My argument is as simple as this: people have a misconception about being clutch because they take into account the number of successes, not the percentage. What does this really mean? Here's one of my favorite quotes (I'll explain how it relates, don't worry):

I’ve missed more than 9000 shots in my career. I’ve lost almost 300 games. 26 times, I’ve been trusted to take the game winning shot and missed. I’ve failed over and over and over again in my life. And that is why I succeed. – Michael Jordan

Doesn't this quote deal with failure? Well, yes. But, there's a certain part of the quote I want to focus on. 26 times, I've been trusted to take the game winning shot and missed. Wait, isn't Michael Jordan regarded as a clutch player? 26 misses a lot, especially compared to the limited opportunities one has to make a game-winning shot.

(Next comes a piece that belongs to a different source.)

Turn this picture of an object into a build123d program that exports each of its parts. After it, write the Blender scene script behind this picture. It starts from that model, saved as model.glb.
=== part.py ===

What I'm trying to say is that basically people care about the number of successes. It doesn't matter if a player misses 4 game-winning shots; if they make the fifth, they will be regarded as clutch. There is a similar phenomenon with All-Stars and scoring. Fans think the best players are the ones with the most points. But, that's obviously not true. NBA statistic sites, like Wages of Wins, highly stress the importance of Field Goal Percentage. A player who scores 20 points or more is not that beneficial if their FG% is below 40%. They might as well pass up the opportunity and give it to a teammate who has a higher conversion rate.